For this project, I used a calling convention similar to cdecl. The arguments are pushed to the stack before calling the function. Then, the function is called using the call instruction, which pushes the return address and jumps. When it returns, it’s the caller responsibility to clean up the stack. So, a basic call might look like:
push grass_texture ; texture address
push 32 ; texture width
push 32 ; texture height
push 100 ; x position
push 100 ; y position
call draw_texture
add sp, 10
Having the responsibility to clean the stack on the caller, combined with clever argument order, allows us to do something really interesting. Often, you want to draw the same texture multiple times, at different positions.

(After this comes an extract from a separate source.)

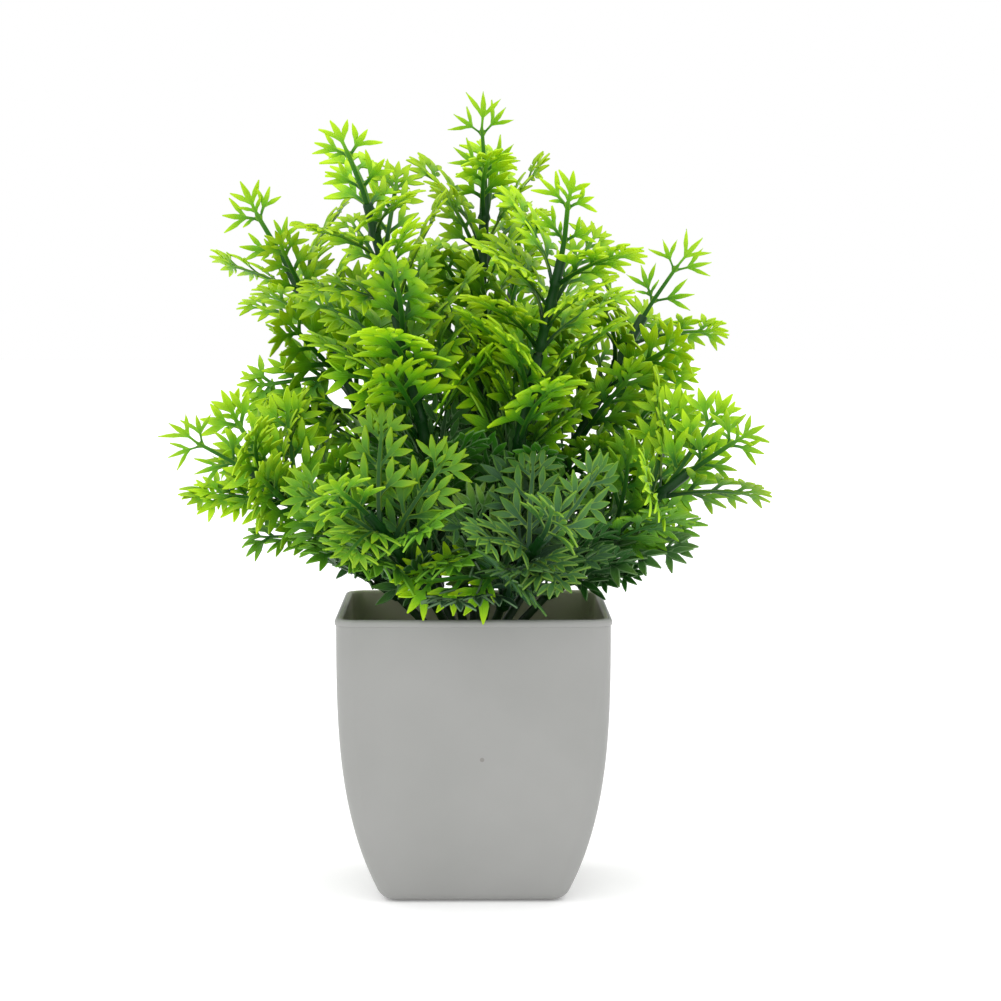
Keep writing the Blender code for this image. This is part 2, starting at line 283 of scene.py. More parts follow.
FILLINGS = {
    "ballast": porous_surface("cement", (0.30, 0.29, 0.27), (0.52, 0.51, 0.48), 320.0, 0.0004),
    "foam_plug": porous_surface("foam", (0.10, 0.12, 0.035), (0.24, 0.26, 0.10), 900.0, 0.0003),
}
for block, block_surface in FILLINGS.items():
    frame["nodes"][block].data.materials.clear()
    frame["nodes"][block].data.materials.append(block_surface)

# ---------------------------------------------------------------------------------------------------------------
# Crown. A moulded hub of dark green plastic on the foam: a dome with a ring round each stem's socket, a flange
# and, below it, the spike that holds it.

CROWN_RADIUS = 0.0130
FLANGE_RADIUS = 0.0155
FLANGE_HEIGHT = 0.0020
SPIKE_RADIUS = 0.0040
SPIKE_LENGTH = 0.0260
SPIKE_POINT = 0.0050
FLANGE_ROUND = 0.0004
DOME_STEPS = 12
CROWN_SHARP_ANGLE = 40

# The ring round a socket, as distances from its axis and heights over the ball's middle
SOCKET_RING = ((0.0019, -0.0008), (0.0029, -0.0008), (0.0027, 0.0006), (0.0023, 0.0009), (0.0019, 0.0006))

ROUND = math.radians(360)
JOINTS = {joint["name"]: joint for joint in frame["joints"]}
CROWN_MIDDLE = Vector(JOINTS["bush_lift"]["pos_m"])


def stem_root(number):
    """The frame at a stem's ball: Z along its root, X away from the bush's middle, Y on its bending axis."""
    bend = JOINTS[f"stem_{number:02d}_bend"]
    ball, side = Vector(bend["pos_m"]), Vector(bend["axis"])
    up = (ball - CROWN_MIDDLE).normalized()
    turned = Matrix((side.cross(up), side, up)).transposed().to_4x4()
    return Matrix.Translation(ball) @ turned


def dark_plastic(name, low_colour, high_colour, rib_scale):
    """Dark green moulded plastic with a fine, uneven grain."""
    surface, tree, node = new_surface(name)
    shader = tree.nodes["Principled BSDF"]
    place = node("TexCoord").outputs["Object"]
    cloud = node("TexNoise", Scale=150.0, Detail=3.0)
    tone = node("ValToRGB")
    tone.color_ramp.elements[0].position = 0.3
    tone.color_ramp.elements[0].color = (*low_colour, 1)
    tone.color_ramp.elements[1].position = 0.7
    tone.color_ramp.elements[1].color = (*high_colour, 1)
    sheen = node("MapRange")
    sheen.inputs["To Min"].default_value = 0.38
    sheen.inputs["To Max"].default_value = 0.60
    ribs = node("TexNoise", Scale=rib_scale, Detail=2.0)
    bump = node("Bump", Strength=0.3, Distance=0.0002)
    link = tree.links.new
    link(place, cloud.inputs["Vector"])
    link(place, ribs.inputs["Vector"])
    link(cloud.outputs["Fac"], tone.inputs["Fac"])
    link(tone.outputs["Color"], shader.inputs["Base Color"])
    link(cloud.outputs["Fac"], sheen.inputs["Value"])
    link(sheen.outputs["Result"], shader.inputs["Roughness"])
    link(ribs.outputs["Fac"], bump.inputs["Height"])
    link(bump.outputs["Normal"], shader.inputs["Normal"])
    return surface


def spun(profile, steps, closed):
    """A shape turned from its outline, given as distances from the axis and heights."""
    shape = bmesh.new()
    points = [shape.verts.new((x, 0, z)) for x, z in profile]
    joins = list(zip(points, points[1:] + points[:1] if closed else points[1:]))
    edges = [shape.edges.new(pair) for pair in joins]
    bmesh.ops.spin(
        shape, geom=points + edges, cent=(0, 0, 0), axis=(0, 0, 1), angle=ROUND, steps=steps, use_merge=True,
    )
    bmesh.ops.remove_doubles(shape, verts=shape.verts[:], dist=0.000001)
    bmesh.ops.recalc_face_normals(shape, faces=shape.faces[:])
    return shape


def add_to(shape, other, place):
    """Moves one shape to its place and adds it to another."""
    bmesh.ops.transform(other, matrix=place, verts=other.verts[:])
    mesh = bpy.data.meshes.new("part")
    other.to_mesh(mesh)
    other.free()
    shape.from_mesh(mesh)
    bpy.data.meshes.remove(mesh)


def shape_crown():
    """Dome, flange and spike in one turned shape, with the rings of the sockets on the dome."""
    profile = []
    for step in range(DOME_STEPS + 1):
        angle = math.radians(90 * step / DOME_STEPS)
        profile.append((CROWN_RADIUS * math.sin(angle), CROWN_RADIUS * math.cos(angle)))
    profile += [
        (FLANGE_RADIUS - FLANGE_ROUND, 0), (FLANGE_RADIUS, -FLANGE_ROUND), (FLANGE_RADIUS, -FLANGE_HEIGHT),
        (SPIKE_RADIUS, -FLANGE_HEIGHT), (SPIKE_RADIUS, SPIKE_POINT - FLANGE_HEIGHT - SPIKE_LENGTH),
        (0, -FLANGE_HEIGHT - SPIKE_LENGTH),
    ]
    shape = bmesh.new()
    add_to(shape, spun(profile, 36, False), Matrix.Translation(CROWN_MIDDLE))
    for number in range(1, 13):
        add_to(shape, spun(SOCKET_RING, 16, True), stem_root(number))
    sharpen(shape, CROWN_SHARP_ANGLE)
    return shape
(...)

Since only the last two arguments change, we can do the following:
push grass_texture ; texture address
push 32 ; texture width
push 32 ; texture height
push 100 ; x position
push 100 ; y position
call draw_texture
add sp, 4
push 200 ; x position
push 50 ; y position
call draw_texture
add sp, 10
The actual game
As for the game itself, I have little to show. I have a tile-based terrain renderer, a scrollable camera, and some basic UI elements. I haven’t even fully decided the gameplay style yet. I hope in the next post about the project I can show some gameplay, but for now I don’t have anything worth showing.
To give a sense of how low-level the development is, the project already has more than 600 lines of assembly and I barely have anything. So don’t expect much.